Vivre de café et de travail

Mais au Maroc comme ailleurs, on obtient rarement la spécialité de ses rêves d’un simple claquement de doigts. Pour arracher un classement suffisant au concours de l’internat, Meryem a dû cravacher « non-stop », vivant uniquement « de café et de travail ». « À la fin, je pesais 40 kg », confie-t-elle. Des efforts qui ont payé, et qui lui ont permis de poursuivre dans la voie qu’elle s’était choisie. Et c’est sur cette lancée qu’elle a atterri en France. Là aussi, il a fallu qu’elle se montre convaincante. « Il y a des chefs qui ne veulent pas vous laisser partir, mais j’ai réussi à montrer au mien que ce départ était intéressant pour moi », se félicite-t-elle. En France, où elle a travaillé sous le statut de Faisant fonction d’interne (FFI), Meryem a « surtout fait de la chirurgie vasculaire, bien sûr », mais ne s’est pas limitée à cet aspect du métier. « Durant les gardes on fait de tout, c’est très formateur », se réjouit-elle. Et elle peut déjà tirer quelques leçons de son expérience hexagonale.
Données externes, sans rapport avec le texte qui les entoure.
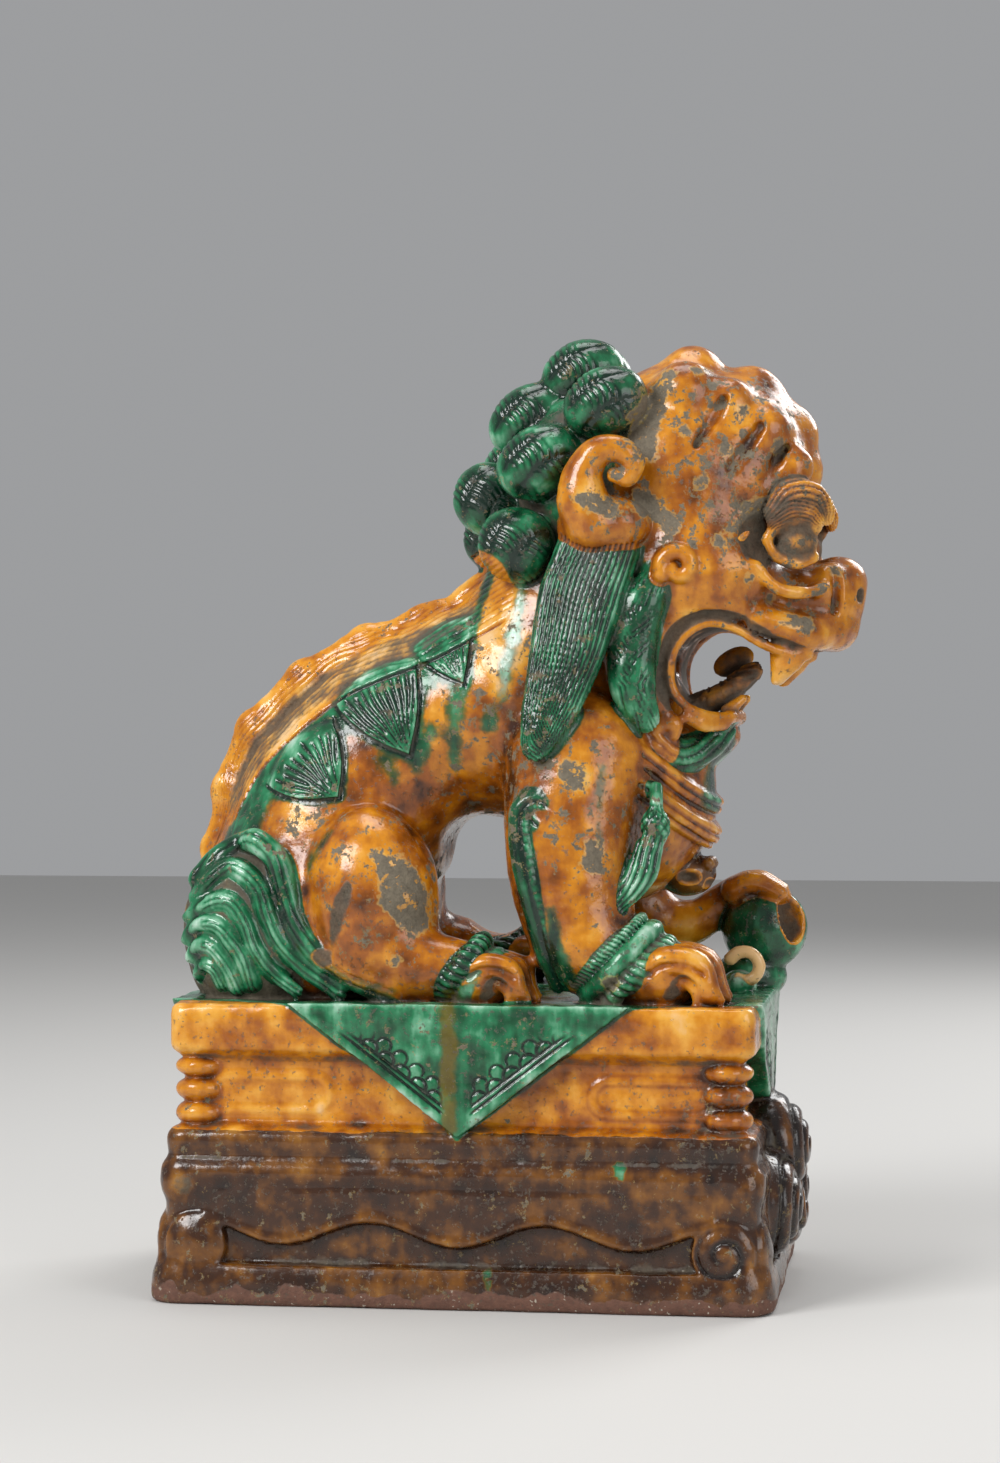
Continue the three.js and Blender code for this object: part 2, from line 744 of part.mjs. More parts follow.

Tout d’abord, elle a été impressionnée par certains aspects de la médecine française. « Vous êtes très gâtés au niveau du matériel, constate-t-elle. Et j’ai trouvé que certains domaines, comme la chirurgie endovasculaire, pour l’aorte par exemple, étaient beaucoup plus développés qu’au Maroc» Elle a également apprécié « l’implication très forte des équipes paramédicales ». Ce qui ne l’empêche pas de conserver son esprit critique. « On constate qu’en France il y a un véritable manque de personnel, et surtout de personnel infirmier, relève la chirurgienne. Il y a également un manque de chirurgiens : à Troyes, en dehors du chef de service, tous les autres chirurgiens étaient étrangers»

À cheval entre deux rives

Reste que ces quelques défauts ne sauraient retenir Meryem de voir son avenir à cheval entre les deux rives de la Méditerranée, du moins à court terme. Car si elle restera à Fès pendant les deux années qui lui restent à accomplir avant d’obtenir son diplôme, elle entend bien durant cette période faire « des allers-retours en France » pour des congrès, mais aussi pour obtenir un DU de phlébologie auquel elle a postulé et qui complétera utilement le DU d’endovasculaire qu’elle a obtenu durant son premier séjour.

Une fois son diplôme en poche, la jeune femme a déjà programmé son atterrissage dans l’Aube. « L’hôpital de Troyes veut me recruter, se réjouit-elle. Cela va me permettre de me faire la main, surtout en endovasculaire» Car Meryem est consciente d’avoir choisi une voie qui fait la part belle à la technologie. « On travaille en salle hybride, il y a de nouveaux ballons, de nouveaux stents qui sortent en permanence », s’émerveille-t-elle. Un aspect qui constitue à ses yeux l’un des attraits de la spécialité, mais qui nécessite de se tenir perpétuellement au courant pour ne pas décrocher.

À plus long terme, cependant, Meryem n’imagine pas que la France sera sa terre d’adoption définitive. « Je me vois plutôt ouvrir un cabinet de chirurgie endovasculaire au Maroc, c’est un domaine qu’il faut développer », prévoit-elle. Et pourquoi ne pas travailler dans le secteur public marocain ? « Il y a un défaut de matériel, répond-elle. Au Maroc, on peut apporter tout l’équipement nécessaire dans le privé, mais au niveau étatique, on n’a que le matériel de base, et pas davantage» Ce n’est pas parce qu’on rêve à une carrière faisant fi des frontières qu’on n’a pas la tête sur les épaules.